A Protein-Rich Breakfast May Lead To A Lunch With Fewer Calories
April 28, 2014

A Protein-Rich Breakfast May Lead To A Lunch With Fewer Calories

Brett Smith for redOrbit.com - Your Universe Online

A growing body of research is suggesting that a protein-heavy breakfast is an ideal start to the day and a new study being presented at American Society for Nutrition's Experimental Biology 2014 conference in San Diego this week has found that a breakfast of turkey sausage and eggs provided longer-lasting feelings of fullness compared to a breakfast of cereal or pancakes.

Conducted by sausage-maker Hillshire Farms, the new study compared six different breakfast options: three commercially-prepared sausage-and-egg bowls containing 40, 23 and 9 grams of protein – as well as a cereal breakfast with 8 grams of protein, a pancake breakfast with 3 grams of protein or no breakfast at all.

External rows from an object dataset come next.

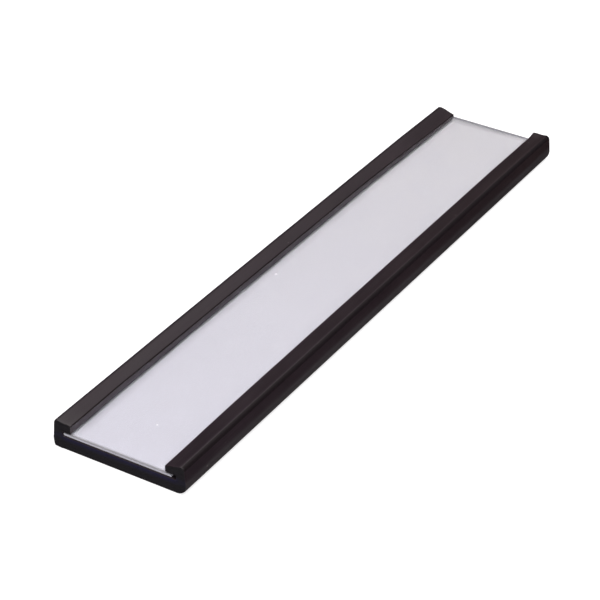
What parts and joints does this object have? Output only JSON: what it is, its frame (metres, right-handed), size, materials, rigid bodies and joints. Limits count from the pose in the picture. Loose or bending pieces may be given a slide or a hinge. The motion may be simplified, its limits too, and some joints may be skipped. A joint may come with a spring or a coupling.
{
  "type": "magnetic label holder",
  "caption": "Flexible magnetic C-profile strip that sticks to steel shelving, with a blank paper label under a clear cover held by the lips.",
  "frame": {"origin": "centre of the magnetised back", "axes": "+X across the strip, +Y along its length, +Z out of the shelf towards the reader, so the label is read from +Z"},
  "size_m": [0.02, 0.1, 0.0041],
  "materials": {
    "flexible_magnet": "satin, near-black brown",
    "label_card": "matte, blank, cool white",
    "clear_pvc": "clear, glossy"
  },
  "bodies": {
    "channel": {"magnetic_channel": "flexible_magnet"},
    "label": {"paper_label": "label_card"},
    "cover": {"clear_cover": "clear_pvc"}
  },
  "joints": [
    {"name": "label_slide", "type": "slide", "parent": "channel", "child": "label", "axis": [0, 1, 0], "range_m": [-0.105, 0.105]},
    {"name": "cover_slide", "type": "slide", "parent": "channel", "child": "cover", "axis": [0, 1, 0], "range_m": [-0.105, 0.105]}
  ]
}
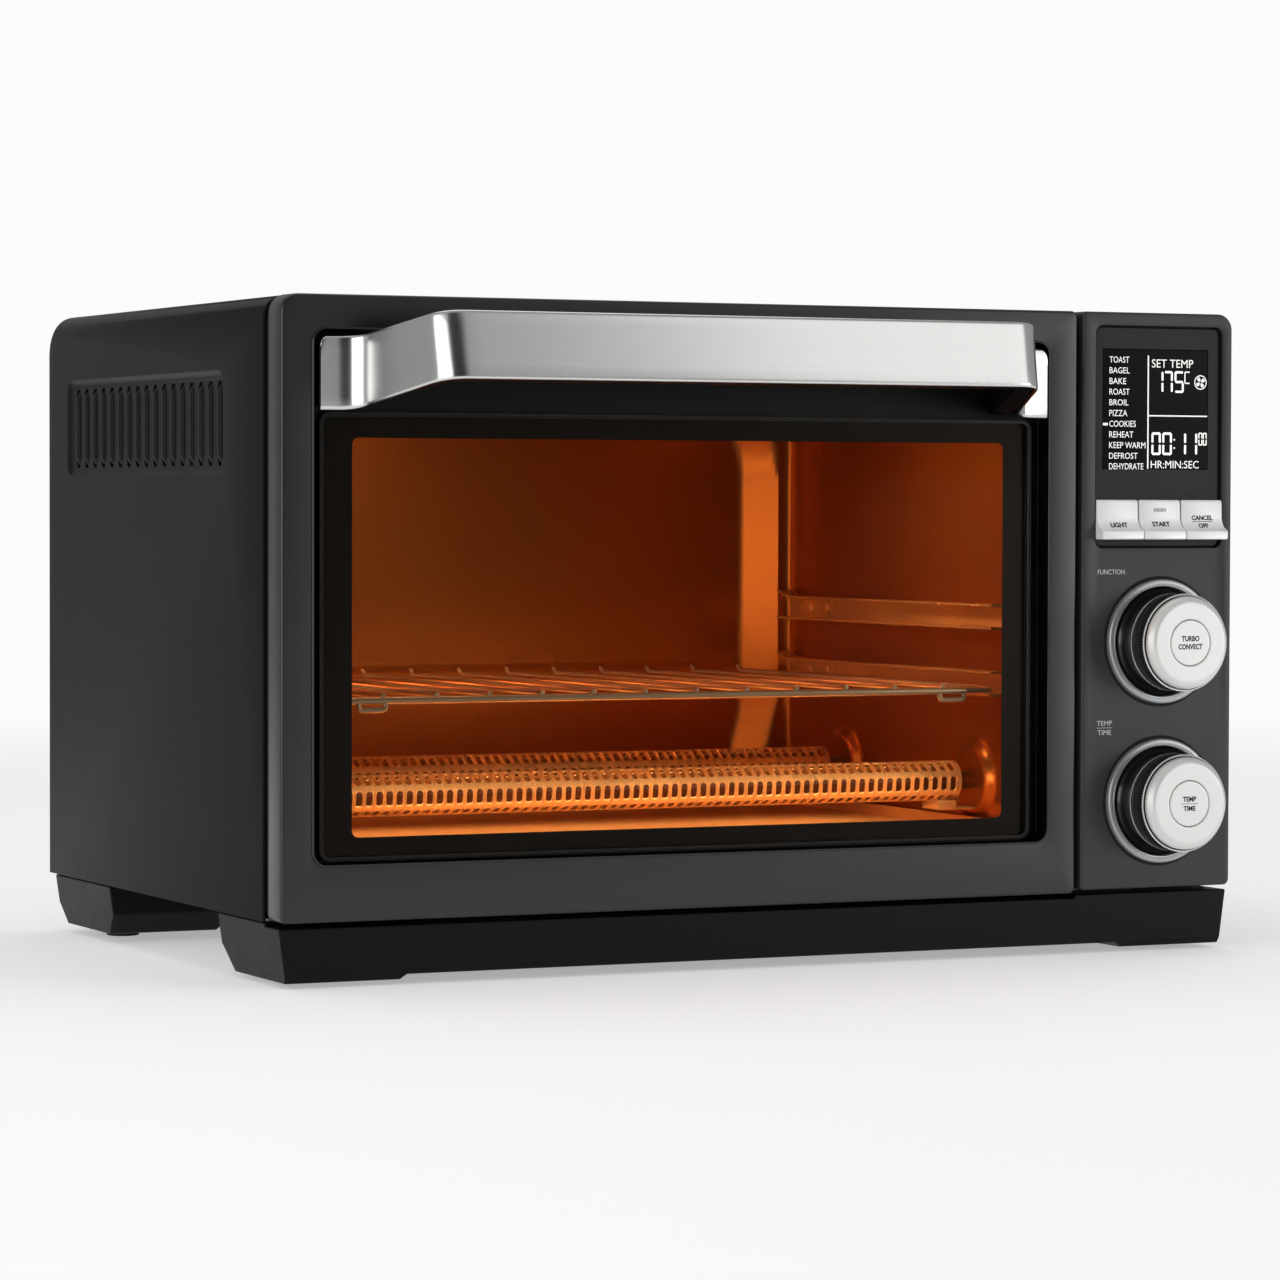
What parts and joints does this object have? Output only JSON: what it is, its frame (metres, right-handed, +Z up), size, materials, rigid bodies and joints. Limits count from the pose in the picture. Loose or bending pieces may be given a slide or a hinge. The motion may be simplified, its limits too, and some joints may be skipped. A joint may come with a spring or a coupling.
{
  "type": "toaster oven",
  "caption": "Countertop toaster oven with a drop-down glass door, full-width bar handle, control column with display, keys and rotary knobs, wire rack and shielded tube heaters.",
  "frame": {"origin": "middle of the oven's footprint on the worktop, counting the handle and the rear spacers", "axes": "+X to the right seen from the front, along the width; +Y to the back; +Z up"},
  "size_m": [0.485, 0.387, 0.3025],
  "materials": {
    "charcoal_paint": "fine satin charcoal powder coat",
    "panel_paint": "satin charcoal paint on moulded plastic",
    "black_plastic": "matt moulded black",
    "foot_rubber": "matt",
    "galvanised_steel": "dull zinc coated sheet",
    "aluminised_steel": "satin aluminised sheet, toned by heat",
    "stainless_steel": "bright brushed",
    "chromed_wire": "polished",
    "chrome_trim": "satin chrome",
    "silver_plastic": "satin silver, plated",
    "gloss_black": "glossy black",
    "door_glass": "tempered, with a printed black border",
    "lcd_black": "dark display window",
    "quartz_tube": "frosted quartz, glowing",
    "lamp_glass": "frosted heat-proof glass",
    "ceramic": "unglazed",
    "circuit_board": "green board with components"
  },
  "bodies": {
    "body": {"outer_wrapper": "charcoal_paint", "front_bulkhead": "charcoal_paint", "rear_panel": "charcoal_paint", "control_fascia": "panel_paint", "front_plinth": "black_plastic", "rear_plinth": "black_plastic", "rear_spacer_left": "black_plastic", "rear_spacer_right": "black_plastic", "cord_gland": "black_plastic", "foot_pad_front_left": "foot_rubber", "foot_pad_front_right": "foot_rubber", "foot_pad_rear_left": "foot_rubber", "foot_pad_rear_right": "foot_rubber", "bottom_plate": "galvanised_steel", "heat_shield": "galvanised_steel", "hinge_bracket_left": "galvanised_steel", "hinge_bracket_right": "galvanised_steel", "fan_motor": "galvanised_steel", "function_encoder": "galvanised_steel", "temp_encoder": "galvanised_steel", "cavity_liner": "aluminised_steel", "crumb_tray": "aluminised_steel", "heater_guard_front": "stainless_steel", "heater_guard_rear": "stainless_steel", "rack_guide_upper_left": "stainless_steel", "rack_guide_upper_right": "stainless_steel", "rack_guide_lower_left": "stainless_steel", "rack_guide_lower_right": "stainless_steel", "temperature_probe": "chromed_wire", "function_knob_bezel": "chrome_trim", "temp_knob_bezel": "chrome_trim", "lcd_display": "lcd_black", "heater_lower_front": "quartz_tube", "heater_lower_rear": "quartz_tube", "heater_upper_front": "quartz_tube", "heater_upper_rear": "quartz_tube", "oven_lamp": "lamp_glass", "lamp_holder": "ceramic", "control_board": "circuit_board", "power_board": "circuit_board"},
    "door": {"door_frame": "charcoal_paint", "door_inner_panel": "galvanised_steel", "door_glass": "door_glass", "door_handle": "stainless_steel", "handle_core": "black_plastic", "hinge_pin_left": "chromed_wire", "hinge_pin_right": "chromed_wire", "hinge_spring_left": "chromed_wire", "hinge_spring_right": "chromed_wire"},
    "rack": {"wire_rack": "chromed_wire"},
    "light_key": {"light_button": "silver_plastic"},
    "start_key": {"start_button": "silver_plastic"},
    "cancel_key": {"cancel_button": "silver_plastic"},
    "function_dial": {"function_knob": "gloss_black", "function_knob_cap": "silver_plastic"},
    "temp_dial": {"temp_knob": "gloss_black", "temp_knob_cap": "silver_plastic"},
    "function_push": {"function_centre_button": "silver_plastic"},
    "temp_push": {"temp_centre_button": "silver_plastic"},
    "fan": {"fan_impeller": "galvanised_steel"}
  },
  "joints": [
    {"name": "door_hinge", "type": "hinge", "parent": "body", "child": "door", "pos_m": [-0.04275, -0.129, 0.0345], "axis": [1, 0, 0], "range_deg": [0, 82], "stiffness_Nm_per_rad": 0.9, "springref_deg": -28.65},
    {"name": "rack_slide", "type": "slide", "parent": "body", "child": "rack", "axis": [0, -1, 0], "range_m": [0, 0.09]},
    {"name": "light_press", "type": "slide", "parent": "body", "child": "light_key", "axis": [0, 1, 0], "range_m": [0, 0.0015], "stiffness_N_per_m": 700, "springref_m": -0.0005},
    {"name": "start_press", "type": "slide", "parent": "body", "child": "start_key", "axis": [0, 1, 0], "range_m": [0, 0.0015], "stiffness_N_per_m": 700, "springref_m": -0.0005},
    {"name": "cancel_press", "type": "slide", "parent": "body", "child": "cancel_key", "axis": [0, 1, 0], "range_m": [0, 0.0015], "stiffness_N_per_m": 700, "springref_m": -0.0005},
    {"name": "function_turn", "type": "hinge", "parent": "body", "child": "function_dial", "pos_m": [0.203, -0.155, 0.147], "axis": [0, 1, 0], "continuous": true},
    {"name": "temp_turn", "type": "hinge", "parent": "body", "child": "temp_dial", "pos_m": [0.203, -0.155, 0.0714], "axis": [0, 1, 0], "continuous": true},
    {"name": "function_press", "type": "slide", "parent": "body", "child": "function_push", "axis": [0, 1, 0], "range_m": [0, 0.001], "stiffness_N_per_m": 700, "springref_m": -0.0005},
    {"name": "temp_press", "type": "slide", "parent": "body", "child": "temp_push", "axis": [0, 1, 0], "range_m": [0, 0.001], "stiffness_N_per_m": 700, "springref_m": -0.0005},
    {"name": "fan_spin", "type": "hinge", "parent": "body", "child": "fan", "pos_m": [-0.1475, 0.14, 0.165], "axis": [0, 1, 0], "continuous": true}
  ],
  "couplings": [
    {"joint": "rack_slide", "follows": "door_hinge", "m_per_rad": 0.06}
  ]
}
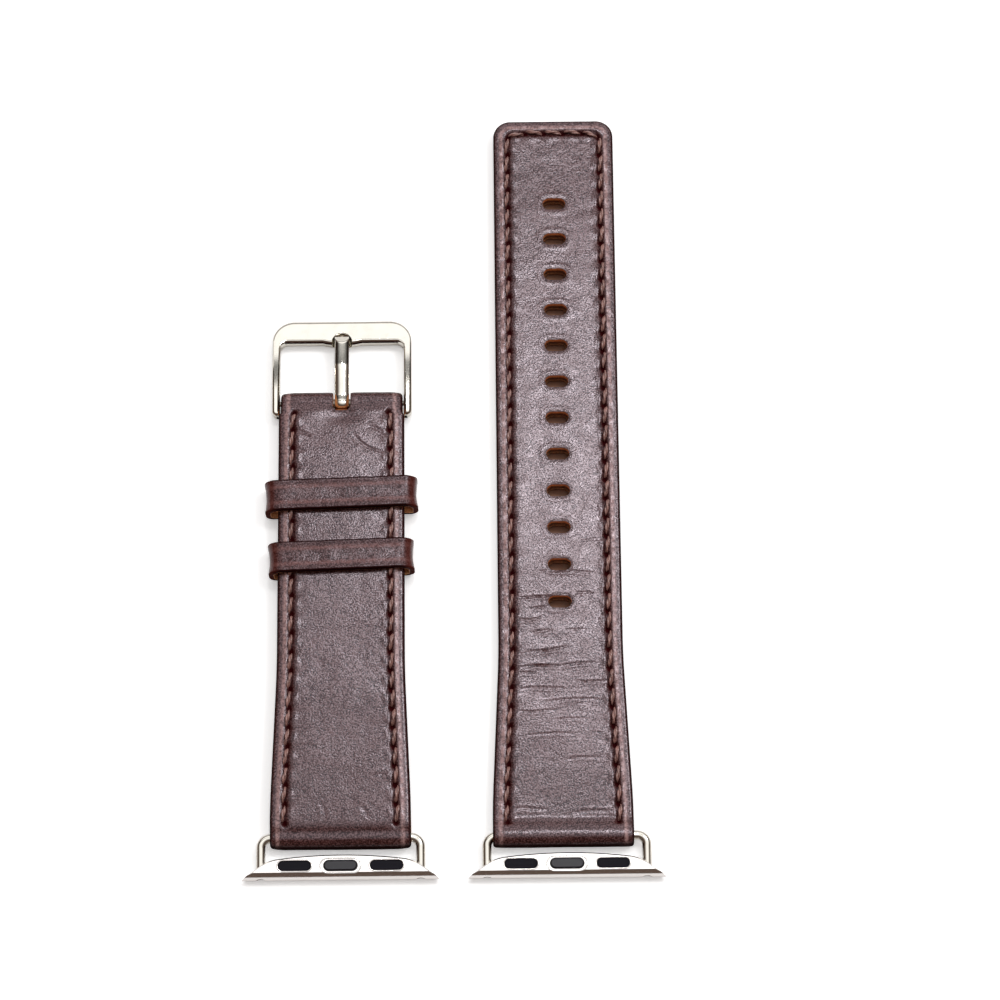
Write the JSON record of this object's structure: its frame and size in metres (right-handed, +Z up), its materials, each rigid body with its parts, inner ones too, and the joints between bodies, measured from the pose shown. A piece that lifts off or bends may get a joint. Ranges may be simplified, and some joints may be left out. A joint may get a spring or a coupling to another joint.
{
  "type": "watch strap",
  "caption": "Leather watch strap in halves, with a pin buckle, sliding keepers and slide-in lug adapters hinged on hoops.",
  "frame": {"origin": "centre of the bounding box's base, on the surface that both halves lie on", "axes": "+X across the halves from the buckle half to the half with the holes, +Y along them from the lugs to the tip, +Z up out of the grain side"},
  "size_m": [0.0664, 0.1276, 0.0055],
  "materials": {
    "grain_leather": "semi-gloss oiled grain",
    "lining_leather": "matt",
    "core_leather": "raw edge",
    "thread": "waxed thread",
    "polished_steel": "mirror polish",
    "lug_steel": "satin",
    "bar_steel": "plain",
    "pad_rubber": "matt",
    "button_black": "semi-gloss"
  },
  "bodies": {
    "short_strap": {"short_outer_leather": "grain_leather", "short_filler": "core_leather", "short_lining": "lining_leather", "short_stitching": "thread"},
    "buckle": {"buckle_frame": "polished_steel", "spring_bar_tube": "bar_steel", "spring_bar_spring": "bar_steel"},
    "tongue": {"buckle_tongue": "polished_steel"},
    "spring_bar_pin_left": {"spring_bar_pin_left": "bar_steel"},
    "spring_bar_pin_right": {"spring_bar_pin_right": "bar_steel"},
    "upper_keeper": {"upper_keeper": "grain_leather"},
    "lower_keeper": {"lower_keeper": "grain_leather"},
    "short_lug": {"short_lug_bar": "lug_steel", "short_hoop": "polished_steel", "short_hoop_screw_left": "lug_steel", "short_hoop_screw_right": "lug_steel", "short_lug_pad_left": "pad_rubber", "short_lug_pad_right": "pad_rubber", "short_lock_cover": "lug_steel", "short_lock_leaf_spring": "bar_steel"},
    "short_lock_button": {"short_lock_button": "button_black"},
    "long_strap": {"long_outer_leather": "grain_leather", "long_filler": "core_leather", "long_lining": "lining_leather", "long_stitching": "thread"},
    "long_lug": {"long_lug_bar": "lug_steel", "long_hoop": "polished_steel", "long_hoop_screw_left": "lug_steel", "long_hoop_screw_right": "lug_steel", "long_lug_pad_left": "pad_rubber", "long_lug_pad_right": "pad_rubber", "long_lock_cover": "lug_steel", "long_lock_leaf_spring": "bar_steel"},
    "long_lock_button": {"long_lock_button": "button_black"}
  },
  "joints": [
    {"name": "buckle_hinge", "type": "hinge", "parent": "short_strap", "child": "buckle", "pos_m": [-0.0177, 0.0147, 0.00185], "axis": [1, 0, 0], "range_deg": [-80, 45]},
    {"name": "tongue_hinge", "type": "hinge", "parent": "buckle", "child": "tongue", "pos_m": [-0.0177, 0.0147, 0.00185], "axis": [1, 0, 0], "range_deg": [0, 50]},
    {"name": "spring_bar_pin_left_slide", "type": "slide", "parent": "buckle", "child": "spring_bar_pin_left", "axis": [1, 0, 0], "range_m": [0, 0.0011], "stiffness_N_per_m": 800, "springref_m": -0.001, "deforming": ["spring_bar_spring"]},
    {"name": "spring_bar_pin_right_slide", "type": "slide", "parent": "buckle", "child": "spring_bar_pin_right", "axis": [-1, 0, 0], "range_m": [0, 0.0011], "stiffness_N_per_m": 800, "springref_m": -0.001, "deforming": ["spring_bar_spring"]},
    {"name": "upper_keeper_slide", "type": "slide", "parent": "short_strap", "child": "upper_keeper", "axis": [0, 1, 0], "range_m": [-0.0025, 0.0109]},
    {"name": "lower_keeper_slide", "type": "slide", "parent": "short_strap", "child": "lower_keeper", "axis": [0, 1, 0], "range_m": [-0.019, 0.0025]},
    {"name": "short_lug_hinge", "type": "hinge", "parent": "short_strap", "child": "short_lug", "pos_m": [-0.0177, -0.0572, 0.00183], "axis": [1, 0, 0], "range_deg": [-90, 90]},
    {"name": "short_lock_press", "type": "slide", "parent": "short_lug", "child": "short_lock_button", "axis": [0, 0, -1], "range_m": [0, 0.0004], "stiffness_N_per_m": 400, "springref_m": -0.001, "deforming": ["short_lock_leaf_spring"]},
    {"name": "long_strap_lift", "type": "slide", "parent": "short_strap", "child": "long_strap", "axis": [0, 0, 1], "range_m": [0, 0.05]},
    {"name": "long_lug_hinge", "type": "hinge", "parent": "long_strap", "child": "long_lug", "pos_m": [0.0177, -0.0572, 0.00183], "axis": [1, 0, 0], "range_deg": [-90, 90]},
    {"name": "long_lock_press", "type": "slide", "parent": "long_lug", "child": "long_lock_button", "axis": [0, 0, -1], "range_m": [0, 0.0004], "stiffness_N_per_m": 400, "springref_m": -0.001, "deforming": ["long_lock_leaf_spring"]}
  ]
}
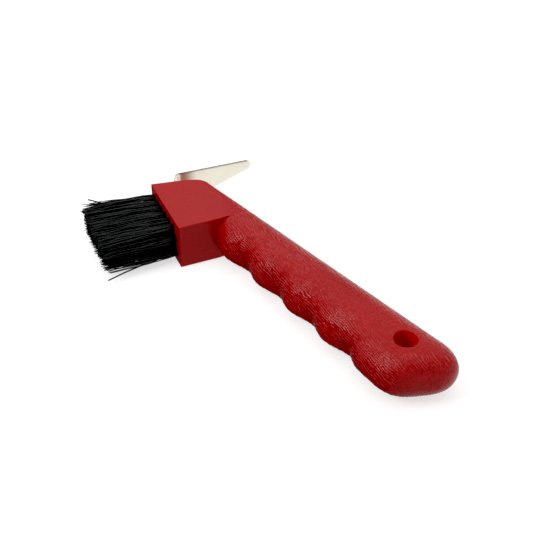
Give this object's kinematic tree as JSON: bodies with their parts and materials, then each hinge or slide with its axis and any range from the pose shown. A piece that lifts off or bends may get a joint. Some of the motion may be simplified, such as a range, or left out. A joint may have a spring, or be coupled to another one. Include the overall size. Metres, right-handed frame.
{
  "type": "hoof pick with brush",
  "caption": "Hand tool for cleaning hooves: finger-grip plastic handle with a hang hole, square head with a stiff brush on one side and a bent steel pick on the other.",
  "frame": {"origin": "centre of the tool's bounding box, on the plane it lies on", "axes": "+X along the grip from the head to the hang-hole end, -Y towards the brush, +Y towards the pick blade, +Z through the thickness, up from the flat side it lies on"},
  "size_m": [0.1762, 0.0964, 0.021],
  "materials": {
    "red_plastic": "moulded red plastic: smooth semi-gloss head, fine wavy grain on the grip",
    "plated_steel": "bright nickel-plated steel strip with a warm tint",
    "bristle": "black crimp-free synthetic bristle, slightly glossy",
    "anchor_wire": "flat drawn wire"
  },
  "bodies": {
    "root": {"handle_body": "red_plastic", "pick_blade": "plated_steel", "bristle_tuft_1_1": "bristle", "tuft_anchor_1_1": "anchor_wire", "bristle_tuft_1_2": "bristle", "tuft_anchor_1_2": "anchor_wire", "bristle_tuft_1_3": "bristle", "tuft_anchor_1_3": "anchor_wire", "bristle_tuft_1_4": "bristle", "tuft_anchor_1_4": "anchor_wire", "bristle_tuft_1_5": "bristle", "tuft_anchor_1_5": "anchor_wire", "bristle_tuft_1_6": "bristle", "tuft_anchor_1_6": "anchor_wire", "bristle_tuft_2_1": "bristle", "tuft_anchor_2_1": "anchor_wire", "bristle_tuft_2_2": "bristle", "tuft_anchor_2_2": "anchor_wire", "bristle_tuft_2_3": "bristle", "tuft_anchor_2_3": "anchor_wire", "bristle_tuft_2_4": "bristle", "tuft_anchor_2_4": "anchor_wire", "bristle_tuft_2_5": "bristle", "tuft_anchor_2_5": "anchor_wire", "bristle_tuft_2_6": "bristle", "tuft_anchor_2_6": "anchor_wire", "bristle_tuft_3_1": "bristle", "tuft_anchor_3_1": "anchor_wire", "bristle_tuft_3_2": "bristle", "tuft_anchor_3_2": "anchor_wire", "bristle_tuft_3_3": "bristle", "tuft_anchor_3_3": "anchor_wire", "bristle_tuft_3_4": "bristle", "tuft_anchor_3_4": "anchor_wire", "bristle_tuft_3_5": "bristle", "tuft_anchor_3_5": "anchor_wire", "bristle_tuft_3_6": "bristle", "tuft_anchor_3_6": "anchor_wire", "bristle_tuft_4_1": "bristle", "tuft_anchor_4_1": "anchor_wire", "bristle_tuft_4_2": "bristle", "tuft_anchor_4_2": "anchor_wire", "bristle_tuft_4_3": "bristle", "tuft_anchor_4_3": "anchor_wire", "bristle_tuft_4_4": "bristle", "tuft_anchor_4_4": "anchor_wire", "bristle_tuft_4_5": "bristle", "tuft_anchor_4_5": "anchor_wire", "bristle_tuft_4_6": "bristle", "tuft_anchor_4_6": "anchor_wire"}
  },
  "joints": []
}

"There is great value in understanding protein's true power when optimal amounts are consumed. Protein is top of mind, but consumers should be more informed about how much protein they need at each meal occasion so they can maximize benefits, like hunger control," said Dr. Kristin Harris, head of nutrition research at Hillshire Brands.

Volunteers had been instructed to score their level of hunger before breakfast time and at 30-minute time periods over the course of four hours. After that time period, a pasta lunch was provided and participants were instructed to eat until adequately full. Volunteers who ate the higher-protein breakfasts had elevated appetite ratings during the entire morning and they ate fewer calories at lunch, compared to those who ate cereal and pancake breakfasts or no breakfast at all.

The Hillshire Farms researchers noted that their study involved “commercially prepared breakfast meals,” which is another way of saying processed food and a study released last year found a link between some processed meat and increased risk of death from any cause.

“Risks of dying earlier from cancer and cardiovascular disease also increased with the amount of processed meat eaten,” lead author Sabine Rohrmann, of the University of Zurich, said in a statement in March 2013. “Overall, we estimate that 3 percent of premature deaths each year could be prevented if people ate less than 20 grams processed meat per day.”

The study's authors define processed meat as meat that has been treated in some way to extend its shelf life, change its taste, or make it more palatable.

While people who ate greater amounts of processed meat were also more likely to smoke, be overweight and have other relevant risk factors - the scientists included these further risk factors and still discovered that processed meat had a bad influence on long-term health outcomes.

The 2013 report noted that that the National Institutes of Health-American Association of Retired Persons (NIH-AARP) has found a connection between intake of either red and processed meat and an increased mortality risk – albeit a stronger risk correlation for red meat over processed meat.

“This research adds to the body of scientific evidence highlighting the health risks of eating processed meat,” Dr. Rachel Thompson, from the World Cancer Research Fund, told the BBC News last year. “Our research, published in 2007 and subsequently confirmed in 2011, shows strong evidence that eating processed meat, such as bacon, ham, hot dogs, salami and some sausages, increases the risk of getting bowel cancer.”